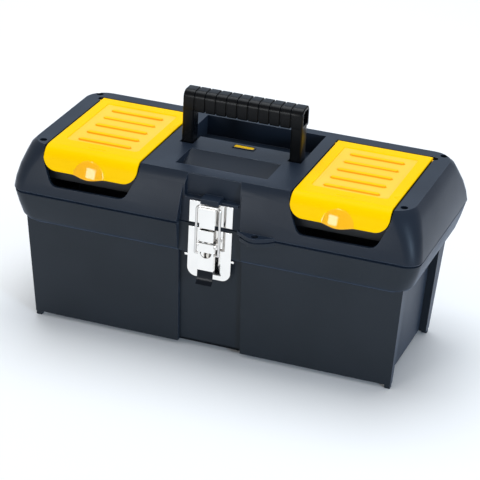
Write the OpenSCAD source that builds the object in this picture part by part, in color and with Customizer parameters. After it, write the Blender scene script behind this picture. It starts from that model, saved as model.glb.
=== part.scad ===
// Hand-carried box: drafted tub, rear-hinged lid with two lidded organisers and a fold-down
// handle, draw latch, padlock ears and a lift-out tray. Millimetres, +Z up.
// Origin: on the ground, under the middle of the closed box's outline. The front faces -Y.

/* [Case] */
// Length over the lid's lower lip
case_l = 410; // [402:2:424]
// Depth over the lid's lower lip
case_w = 184; // [180:1:192]
// Height of the parting line above the ground
part_z = 136; // [132:1:150]
// Height of the lid above the parting line
lid_h = 48.5; // [47.5:0.5:54]
// Wall thickness of the mouldings
wall = 3; // [2.6:0.2:3.2]
// Corner radius of the lid's top, seen from above
corner_r = 21; // [18:1:23]
// Corner radius of the lid's lower lip and of the tub's band
low_r = 15; // [13:1:18]
// Open gap of the parting line
part_gap = 1.4; // [1:0.2:1.8]

/* [Lower body] */
// Distance of the end walls behind the lid's lower lip, under the band
end_in = 23; // [22:1:25]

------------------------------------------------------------

## Problem requirements:
Return the whole listing exactly, with every line included.

## Written reply:
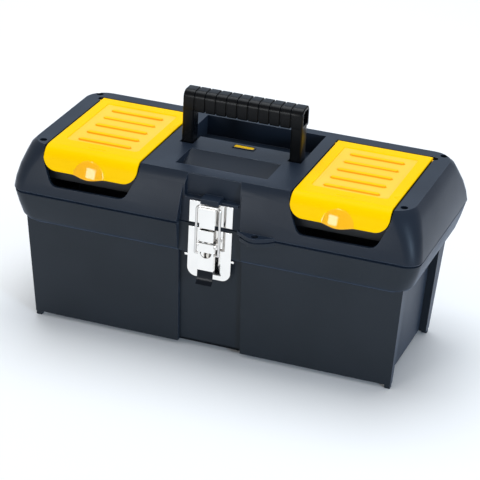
Write the OpenSCAD source that builds the object in this picture part by part, in color and with Customizer parameters. After it, write the Blender scene script behind this picture. It starts from that model, saved as model.glb.
=== part.scad ===
// Hand-carried box: drafted tub, rear-hinged lid with two lidded organisers and a fold-down
// handle, draw latch, padlock ears and a lift-out tray. Millimetres, +Z up.
// Origin: on the ground, under the middle of the closed box's outline. The front faces -Y.

/* [Case] */
// Length over the lid's lower lip
case_l = 410; // [402:2:424]
// Depth over the lid's lower lip
case_w = 184; // [180:1:192]
// Height of the parting line above the ground
part_z = 136; // [132:1:150]
// Height of the lid above the parting line
lid_h = 48.5; // [47.5:0.5:54]
// Wall thickness of the mouldings
wall = 3; // [2.6:0.2:3.2]
// Corner radius of the lid's top, seen from above
corner_r = 21; // [18:1:23]
// Corner radius of the lid's lower lip and of the tub's band
low_r = 15; // [13:1:18]
// Open gap of the parting line
part_gap = 1.4; // [1:0.2:1.8]

/* [Lower body] */
// Distance of the end walls behind the lid's lower lip, under the band
end_in = 23; // [22:1:25]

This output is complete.